* start Recorded data *

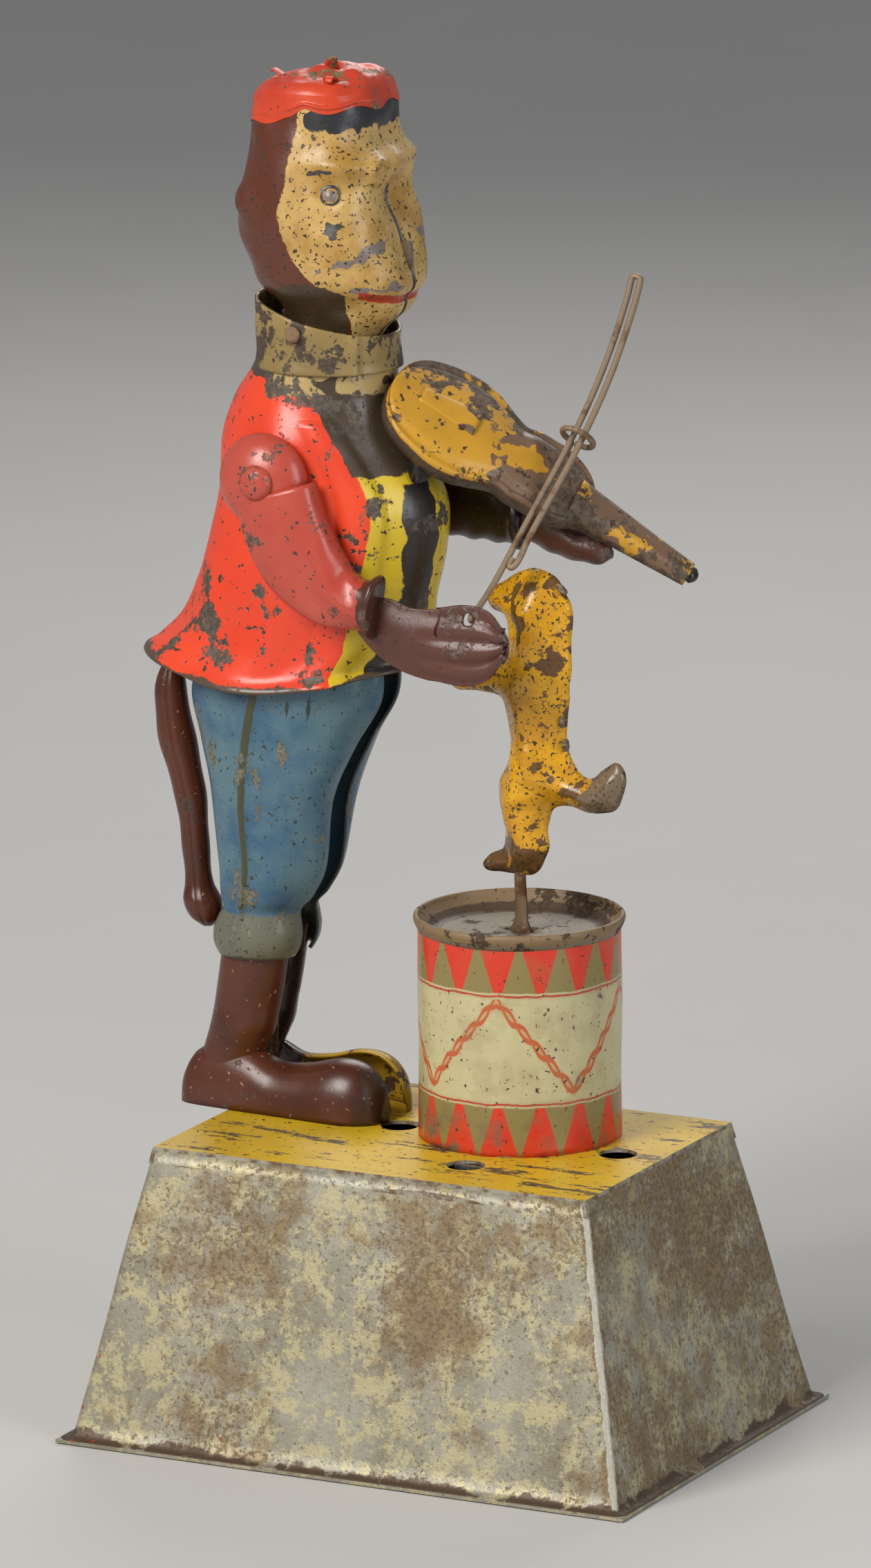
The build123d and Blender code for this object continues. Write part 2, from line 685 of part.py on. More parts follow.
cap_plane = Plane(origin=(-22.3, figure_y, 190.2), x_dir=(0, -1, 0),
                  z_dir=Vector(0, 0, 1).rotate(Axis.Y, -cap_tilt))
cap_radius = 10.6
cap_height = 8.6
with BuildPart() as cap:
    with BuildSketch(Plane(origin=cap_plane.origin, x_dir=cap_plane.x_dir,
                           z_dir=-cap_plane.y_dir)) as profile:
        with BuildLine():
            Polyline((0, cap_height + 0.7), (cap_radius - 3.2, cap_height),
                     (cap_radius - 0.9, cap_height - 1.6),
                     (cap_radius, 0), (cap_radius - sheet, 0), (cap_radius - 0.9 - sheet, cap_height - 1.8),
                     (cap_radius - 3.3, cap_height - sheet), (0, cap_height + 0.7 - sheet), close=True)
        make_face()
    revolve(profile.sketch, axis=Axis(cap_plane.origin, cap_plane.z_dir))
save(cap, "cap")

# ---------------------------------------------------------------- trousers, legs, tail
leg_inner_y = figure_y - leg_gap / 2
trouser_sections = ((113.0, -23.8, leg_inner_y, 12.4, 8.4),
                    (106.0, -24.8, leg_inner_y, 14.2, 9.4),
                    (99.0, -25.2, leg_inner_y, 12.8, 8.8),
                    (91.0, -25.6, leg_inner_y, 10.6, 7.8),
                    (80.0, -26.6, leg_inner_y, 9.4, 6.8),
                    (71.5, -28.2, leg_inner_y, 7.8, 6.2),
                    (66.8, -30.0, leg_inner_y, 8.3, 6.5))
shin_sections = ((68.6, -30.0, leg_inner_y, 6.2, 4.8),
                 (62.0, -31.2, leg_inner_y, 6.6, 4.7),
                 (56.0, -33.0, leg_inner_y, 5.6, 4.2),
                 (49.0, -36.6, leg_inner_y, 4.6, 3.9))
foot_outline = ((-42.6, base_height), (-43.2, 47.0), (-40.6, 51.5), (-31.8, 51.8), (-28.0, 49.8),
                (-20.0, 51.2),
                (-13.8, 51.0), (-11.2, 47.4), (-12.8, base_height))
foot_depth = 5.4
leg_plane = facing(leg_inner_y)

with BuildPart() as trouser_right:
    add(ellipse_block(trouser_sections))
    add(ellipse_block(trouser_sections, sheet), mode=Mode.SUBTRACT)
    split(bisect_by=leg_plane, keep=Keep.TOP)
save(trouser_right, "trouser_right")

with BuildPart() as leg_right:
    add(ellipse_block(shin_sections))
    extrude(smooth_face(leg_plane, foot_outline), amount=foot_depth)
    add(ellipse_block(shin_sections, sheet), mode=Mode.SUBTRACT)
    extrude(smooth_face(leg_plane, foot_outline, sheet), amount=foot_depth - sheet, mode=Mode.SUBTRACT)
    split(bisect_by=leg_plane, keep=Keep.TOP)
save(leg_right, "leg_right")

for right_piece, left_name in ((trouser_right, "trouser_left"), (leg_right, "leg_left")):
    with BuildPart() as left_piece:
        mirror(right_piece.part, about=seam)
    save(left_piece, left_name)

tail_sections = ((107.6, -47.4, figure_y, 2.0, 2.0),
                 (103.0, -47.4, figure_y, 2.4, 2.4),
                 (97.0, -46.5, figure_y, 2.7, 2.7),
                 (88.0, -44.3, figure_y, 2.4, 2.4),
                 (79.0, -43.4, figure_y, 2.0, 2.0),
                 (73.0, -42.4, figure_y, 2.5, 2.5),
                 (69.4, -41.8, figure_y, 2.0, 2.0))
with BuildPart() as tail:
    add(ellipse_block(tail_sections))
save(tail, "tail")

# ---------------------------------------------------------------- right arm: shaft, lever, sleeve, hand
arm_face_y = figure_y - body_half_width - 0.9        # inner face of the sleeve
sleeve_depth = 4.2
shaft_front_y = arm_face_y - sleeve_depth
shaft_rear_y = figure_y + body_half_width + 0.5
sleeve_outline = ((-22.6, 144.6), (-18.0, 143.6), (-15.2, 140.6), (-14.0, 133.6), (-10.4, 128.4),
                  (-4.8, 126.6),
                  (-7.2, 120.8), (-12.0, 120.4), (-19.4, 122.6), (-24.4, 127.8), (-28.2, 136.2),
                  (-26.8, 142.2))
hand_outline = ((-9.4, 121.2), (-5.4, 126.0), (-0.4, 122.4), (4.6, 124.0), (9.4, 124.4), (13.4, 122.2),
                (14.6, 118.4), (11.8, 114.4), (6.0, 112.4), (0.0, 113.6), (-4.4, 117.0), (-9.0, 119.4))

with BuildPart() as shoulder_shaft:
    disc(shoulder_x, shoulder_z, shoulder_radius, shaft_front_y, shaft_rear_y)
    disc(shoulder_x, shoulder_z, 1.9, shaft_front_y - 0.6, shaft_front_y)
    disc(shoulder_x, shoulder_z, 1.8, shaft_rear_y - 0.4, shaft_rear_y)
save(shoulder_shaft, "shoulder_shaft")

with BuildPart() as shoulder_lever:
    with BuildSketch(facing(beam_y + lever_thickness)):
        with BuildLine():
            Polyline((rod_x - 1.5, shoulder_z - 1.3), (shoulder_x, shoulder_z - 2.4),
                     (shoulder_x, shoulder_z + 2.4),
                     (rod_x - 1.5, shoulder_z + 1.3), close=True)
        make_face()
        with Locations((shoulder_x, shoulder_z)):
            Circle(2.4)
            Circle(shoulder_radius, mode=Mode.SUBTRACT)
        with Locations((rod_x, shoulder_z)):
            Circle(rod_radius + hook_gap, mode=Mode.SUBTRACT)
        with Locations((nod_x, shoulder_z)):
            Circle(nod_wire_radius + hook_gap, mode=Mode.SUBTRACT)
    extrude(amount=lever_thickness)
save(shoulder_lever, "shoulder_lever")

hand_thickness = 1.0
hook_hole = 1.0
hand_plane = facing(bow_hole[1] - bow_wire - 0.25)
with BuildPart() as right_hand:
    extrude(smooth_face(hand_plane, hand_outline, corner=0.7), amount=hand_thickness)
    disc(bow_hole[0], bow_hole[2], hook_hole, shaft_front_y, 0, mode=Mode.SUBTRACT)
save(right_hand, "right_hand")

arm_plane = facing(arm_face_y)
with BuildPart() as right_sleeve:
    extrude(smooth_face(arm_plane, sleeve_outline), amount=sleeve_depth * 0.6)
    extrude(smooth_face(arm_plane.offset(sleeve_depth * 0.6), sleeve_outline, 1.1),
            amount=sleeve_depth * 0.4)
    extrude(smooth_face(arm_plane, sleeve_outline, sheet), amount=sleeve_depth * 0.6 - sheet,
            mode=Mode.SUBTRACT)
    disc(shoulder_x, shoulder_z, shoulder_radius, shaft_front_y, arm_face_y, mode=Mode.SUBTRACT)
    add(right_hand.part, mode=Mode.SUBTRACT)
save(right_sleeve, "right_sleeve")

# ---------------------------------------------------------------- left arm under the violin
left_sections = ((-26.0, 22.9, 137.6, 2.9, 6.0),
                 (-18.0, 22.9, 134.6, 2.9, 6.8),
                 (-10.0, 22.4, 131.6, 3.0, 5.2),
                 (-2.0, 20.6, 130.4, 3.0, 4.0),
                 (4.0, 19.0, 129.6, 2.9, 3.6))
hand_sections = ((4.0, 19.0, 129.6, 1.9, 2.4),
                 (10.0, 17.6, 128.0, 2.4, 2.8),
                 (15.0, 16.8, 126.6, 2.6, 2.6),
                 (19.0, 16.4, 126.0, 1.6, 1.6))


def cross_block(sections):
    """Smooth block through upright ellipses: x, centre y, centre z, half lengths in y and z."""
    faces = []
    for place_x, centre_y, centre_z, half_y, half_z in sections:
        across = Plane(origin=(place_x, centre_y, centre_z), x_dir=(0, 1, 0), z_dir=(1, 0, 0))
        with BuildSketch(across) as slice_face:
            Ellipse(half_y, half_z)
        faces.append(slice_face.sketch)
    return loft(faces, mode=Mode.PRIVATE)


with BuildPart() as left_sleeve:
    add(cross_block(left_sections))
save(left_sleeve, "left_sleeve")
with BuildPart() as left_hand:
    add(cross_block(hand_sections))
save(left_hand, "left_hand")

# ---------------------------------------------------------------- violin
long_way = Vector(1, 0, 0).rotate(Axis.Y, violin_pitch).rotate(Axis.Z, violin_yaw)
top_way = Vector(0, 0, 1).rotate(Axis.X, violin_roll).rotate(Axis.Y, violin_pitch).rotate(Axis.Z,
                                                                                          violin_yaw)
violin_top = Plane(origin=violin_tail, x_dir=long_way, z_dir=top_way)
violin_seat = violin_top.offset(-violin_depth)
violin_outline = ((0.0, 0.0), (1.2, 6.2), (5.2, 9.6), (10.4, 9.8), (14.2, 7.6), (15.2, 5.6), (18.0, 6.4),
                  (22.0, 7.8),
                  (26.4, 6.8), (28.8, 2.4), (28.8, -2.4), (26.4, -6.8), (22.0, -7.8), (18.0, -6.4),
                  (15.2, -5.6),
                  (14.2, -7.6), (10.4, -9.8), (5.2, -9.6), (1.2, -6.2))
with BuildPart() as violin_body:
    extrude(smooth_face(violin_seat, violin_outline), amount=violin_depth * 0.75)
    extrude(smooth_face(violin_top.offset(-violin_depth * 0.25), violin_outline, 1.0),
            amount=violin_depth * 0.25)
    extrude(smooth_face(violin_seat, violin_outline, sheet), amount=violin_depth * 0.75 - sheet,
            mode=Mode.SUBTRACT)
save(violin_body, "violin_body")

neck_outline = ((violin_body_length, 2.3), (violin_length - 6, 1.7), (violin_length - 6, -1.7),
                (violin_body_length, -2.3))
with BuildPart() as violin_neck:
    extrude(smooth_face(violin_seat, neck_outline, corner=0.3), amount=violin_depth)
    extrude(smooth_face(violin_seat, neck_outline, sheet), amount=violin_depth - sheet, mode=Mode.SUBTRACT)
save(violin_neck, "violin_neck")

peg_outline = ((violin_length - 6, 2.2), (violin_length - 1.5, 1.9), (violin_length, 0.6),
               (violin_length, -0.6),
               (violin_length - 1.5, -1.9), (violin_length - 6, -2.2))
with BuildPart() as violin_head:
    extrude(smooth_face(violin_seat, peg_outline, corner=0.4), amount=violin_depth)
save(violin_head, "violin_head")

tailpiece_outline = ((2.5, 1.8), (11.0, 2.6), (11.0, -2.6), (2.5, -1.8))
with BuildPart() as violin_tailpiece:
    extrude(smooth_face(violin_top, tailpiece_outline, corner=0.4), amount=0.6)
save(violin_tailpiece, "violin_tailpiece")

# ---------------------------------------------------------------- bow and its wire guide
bow_start = Vector(*bow_hole)
bow_way = (Vector(*guide_place) - bow_start).normalized()
bow_side = (Vector(1, 0, 0) - bow_way * bow_way.X).normalized()
bow_plane = Plane(origin=bow_start, x_dir=bow_side, z_dir=bow_side.cross(bow_way))
wire_step = 2 * bow_wire + bow_gap
return_start = 9.0
with BuildPart() as bow:
    with BuildLine(bow_plane) as bow_route:
        Line((0, 0), (0, bow_length - wire_step / 2))
        RadiusArc((0, bow_length - wire_step / 2), (wire_step, bow_length - wire_step / 2), wire_step / 2)
        Line((wire_step, bow_length - wire_step / 2), (wire_step, return_start))
    with BuildSketch(Plane(origin=bow_start, z_dir=bow_way)) as bow_end:
        Circle(bow_wire)
    sweep(bow_end.sketch, path=bow_route.line)
    disc(bow_hole[0], bow_hole[2], bow_wire, hand_plane.origin.Y - hand_thickness - 0.5,
         bow_hole[1] + bow_wire)
save(bow, "bow")

guide_centre = Vector(*guide_place) + bow_side * (wire_step / 2)
ring_down = (bow_way * top_way.dot(bow_way) - top_way).normalized()
ring_foot = guide_centre + ring_down * guide_radius
stem_length = (ring_foot - violin_top.origin).dot(top_way)
with BuildPart() as bow_guide:
    ring_plane = Plane(origin=guide_centre, x_dir=bow_side, z_dir=bow_side.cross(bow_way))
    with BuildSketch(ring_plane) as ring_section:
        with Locations((guide_radius, 0)):
            Circle(guide_wire)
    revolve(ring_section.sketch, axis=Axis(guide_centre, bow_way))
    with BuildSketch(Plane(origin=ring_foot - top_way * stem_length, z_dir=top_way)) as stem:
        Circle(guide_wire)
    extrude(stem.sketch, amount=stem_length)
save(bow_guide, "bow_guide")

# ---------------------------------------------------------------- bow tie
tie_outline = ((0.0, 0.9), (4.6, 2.4), (4.6, -2.4), (0.0, -0.9), (-4.6, -2.4), (-4.6, 2.4))
with BuildPart() as bow_tie:
    extrude(smooth_face(Plane(origin=(-9.0, figure_y, 141.2), x_dir=(0, 1, 0), z_dir=(1, 0, 0)),
                        tie_outline,
                        corner=0.4), amount=6.6)
    add(ellipse_block(body_sections), mode=Mode.SUBTRACT)
save(bow_tie, "bow_tie")
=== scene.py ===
import math

import bmesh
import bpy
from mathutils import Matrix, Vector, noise
from mathutils.geometry import delaunay_2d_cdt


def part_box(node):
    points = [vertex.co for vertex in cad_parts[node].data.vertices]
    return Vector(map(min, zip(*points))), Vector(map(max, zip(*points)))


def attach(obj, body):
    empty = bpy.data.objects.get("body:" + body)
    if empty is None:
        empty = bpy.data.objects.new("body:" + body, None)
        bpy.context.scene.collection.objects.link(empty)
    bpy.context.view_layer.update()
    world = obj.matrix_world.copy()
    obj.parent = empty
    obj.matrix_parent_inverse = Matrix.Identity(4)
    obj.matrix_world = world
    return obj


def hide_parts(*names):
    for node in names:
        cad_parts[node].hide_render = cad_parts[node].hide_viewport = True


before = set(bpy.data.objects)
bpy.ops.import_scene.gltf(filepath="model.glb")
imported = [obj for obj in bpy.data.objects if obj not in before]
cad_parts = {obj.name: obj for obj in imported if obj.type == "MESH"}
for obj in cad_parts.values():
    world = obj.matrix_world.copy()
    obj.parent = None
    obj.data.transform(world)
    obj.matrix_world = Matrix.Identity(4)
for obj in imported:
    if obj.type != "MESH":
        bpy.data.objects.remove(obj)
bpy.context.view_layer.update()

mm = 0.001

# ---------------------------------------------------------------- base side wall
# One strip of thin tinplate bent into a tapered box, lapped and soldered at a corner.
# Its foot is turned out into a narrow flange. Once painted cream, it is now mostly bare,
# grey and freckled with rust.


def add_node(tree, kind, props=None, **inputs):
    """Adds a shader node; inputs go by name, or by place as i0, i1 ..."""
    node = tree.nodes.new(kind)
    for key, value in (props or {}).items():
        setattr(node, key, value)
    for key, value in inputs.items():
        by_place = key[0] == "i" and key[1:].isdigit()
        socket = node.inputs[int(key[1:])] if by_place else node.inputs[key.replace("_", " ")]
        if isinstance(value, bpy.types.NodeSocket):
            tree.links.new(value, socket)
        else:
            socket.default_value = value
    return node


def calc(tree, operation, first, second=0.0, third=0.0):
    """One step of arithmetic on sockets or numbers."""
    return add_node(tree, "ShaderNodeMath", {"operation": operation}, i0=first, i1=second, i2=third).outputs[0]


def over(tree, share, under, on_top):
    """Lays one colour over another by a share from 0 to 1."""
    mixed = add_node(tree, "ShaderNodeMix", {"data_type": "RGBA"}, i0=share, i6=under, i7=on_top)
    return mixed.outputs[2]


def ramp(tree, value, low, high):
    """0 below low, 1 above high."""
    return add_node(tree, "ShaderNodeMapRange", {"interpolation_type": "SMOOTHSTEP"},
                    Value=value, From_Min=low, From_Max=high).outputs[0]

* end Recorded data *

> Do this
The line with "extrude(stem.sketch, amount=stem_length)" marks the start and the line with "if empty is" marks the end; transcribe every line in that stretch, unchanged.

> Task response
    extrude(stem.sketch, amount=stem_length)
save(bow_guide, "bow_guide")

# ---------------------------------------------------------------- bow tie
tie_outline = ((0.0, 0.9), (4.6, 2.4), (4.6, -2.4), (0.0, -0.9), (-4.6, -2.4), (-4.6, 2.4))
with BuildPart() as bow_tie:
    extrude(smooth_face(Plane(origin=(-9.0, figure_y, 141.2), x_dir=(0, 1, 0), z_dir=(1, 0, 0)),
                        tie_outline,
                        corner=0.4), amount=6.6)
    add(ellipse_block(body_sections), mode=Mode.SUBTRACT)
save(bow_tie, "bow_tie")
=== scene.py ===
import math

import bmesh
import bpy
from mathutils import Matrix, Vector, noise
from mathutils.geometry import delaunay_2d_cdt


def part_box(node):
    points = [vertex.co for vertex in cad_parts[node].data.vertices]
    return Vector(map(min, zip(*points))), Vector(map(max, zip(*points)))


def attach(obj, body):
    empty = bpy.data.objects.get("body:" + body)
    if empty is None:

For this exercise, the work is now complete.